== Task to carry out ==
Note each line that includes the word "frame". Copy those lines.

== Task material ==
>>>

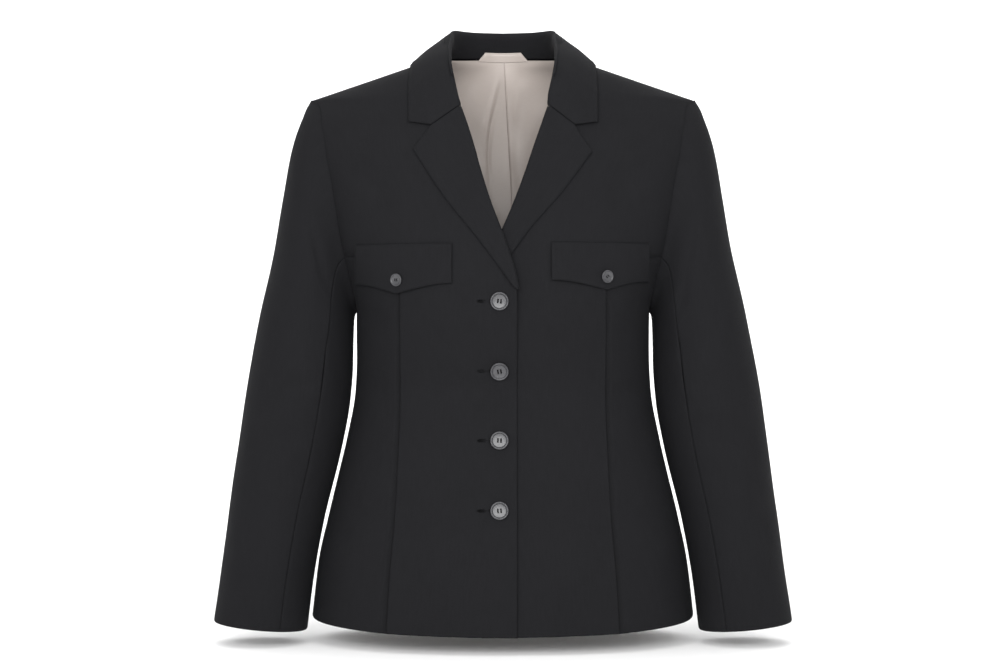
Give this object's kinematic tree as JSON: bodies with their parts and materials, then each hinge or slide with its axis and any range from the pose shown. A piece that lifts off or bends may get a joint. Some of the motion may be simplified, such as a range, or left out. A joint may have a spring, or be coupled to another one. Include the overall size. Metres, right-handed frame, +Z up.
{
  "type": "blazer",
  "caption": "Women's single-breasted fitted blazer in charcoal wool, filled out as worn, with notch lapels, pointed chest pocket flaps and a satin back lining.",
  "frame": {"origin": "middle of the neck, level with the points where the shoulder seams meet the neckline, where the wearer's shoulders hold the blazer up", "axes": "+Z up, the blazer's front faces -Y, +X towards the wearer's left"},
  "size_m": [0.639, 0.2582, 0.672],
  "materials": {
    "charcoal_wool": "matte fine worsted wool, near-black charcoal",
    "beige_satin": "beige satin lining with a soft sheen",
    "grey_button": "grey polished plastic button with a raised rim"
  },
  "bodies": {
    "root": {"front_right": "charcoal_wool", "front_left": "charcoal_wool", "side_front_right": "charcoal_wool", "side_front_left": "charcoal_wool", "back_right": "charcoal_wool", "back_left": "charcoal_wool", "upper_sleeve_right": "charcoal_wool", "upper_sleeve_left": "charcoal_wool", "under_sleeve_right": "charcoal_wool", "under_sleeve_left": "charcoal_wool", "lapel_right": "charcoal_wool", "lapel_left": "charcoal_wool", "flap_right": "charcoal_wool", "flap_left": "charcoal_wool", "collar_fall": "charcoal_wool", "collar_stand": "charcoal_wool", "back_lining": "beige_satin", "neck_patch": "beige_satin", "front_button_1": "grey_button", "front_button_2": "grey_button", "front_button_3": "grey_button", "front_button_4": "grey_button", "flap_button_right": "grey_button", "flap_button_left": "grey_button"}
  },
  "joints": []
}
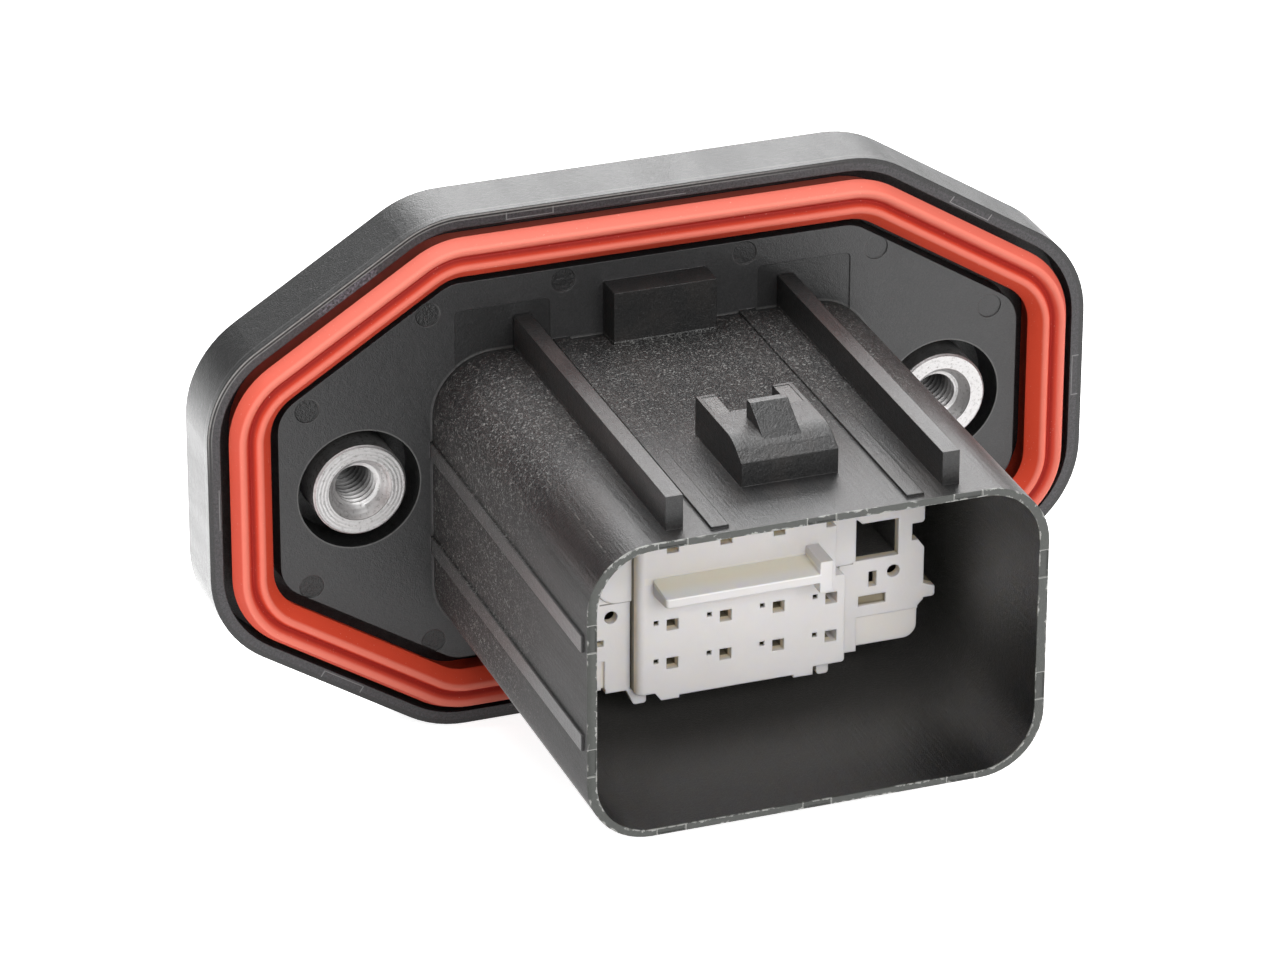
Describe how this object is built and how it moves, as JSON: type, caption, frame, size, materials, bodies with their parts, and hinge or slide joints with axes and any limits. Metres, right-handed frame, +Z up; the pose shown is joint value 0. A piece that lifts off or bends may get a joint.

<<<
>>>

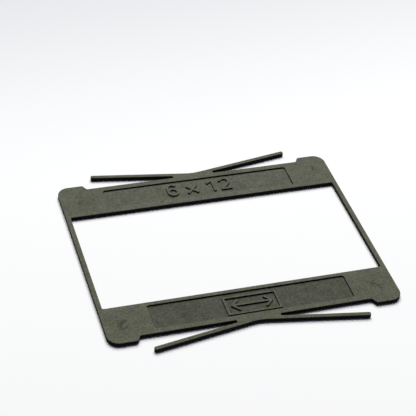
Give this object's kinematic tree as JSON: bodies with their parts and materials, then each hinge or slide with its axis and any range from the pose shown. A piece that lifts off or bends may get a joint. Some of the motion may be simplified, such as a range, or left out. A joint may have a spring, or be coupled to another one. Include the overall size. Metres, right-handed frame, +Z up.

<<<

== Correct answer ==
Give this object's kinematic tree as JSON: bodies with their parts and materials, then each hinge or slide with its axis and any range from the pose shown. A piece that lifts off or bends may get a joint. Some of the motion may be simplified, such as a range, or left out. A joint may have a spring, or be coupled to another one. Include the overall size. Metres, right-handed frame, +Z up.
  "frame": {"origin": "middle of the neck, level with the points where the shoulder seams meet the neckline, where the wearer's shoulders hold the blazer up", "axes": "+Z up, the blazer's front faces -Y, +X towards the wearer's left"},
Describe how this object is built and how it moves, as JSON: type, caption, frame, size, materials, bodies with their parts, and hinge or slide joints with axes and any limits. Metres, right-handed frame, +Z up; the pose shown is joint value 0. A piece that lifts off or bends may get a joint.
Give this object's kinematic tree as JSON: bodies with their parts and materials, then each hinge or slide with its axis and any range from the pose shown. A piece that lifts off or bends may get a joint. Some of the motion may be simplified, such as a range, or left out. A joint may have a spring, or be coupled to another one. Include the overall size. Metres, right-handed frame, +Z up.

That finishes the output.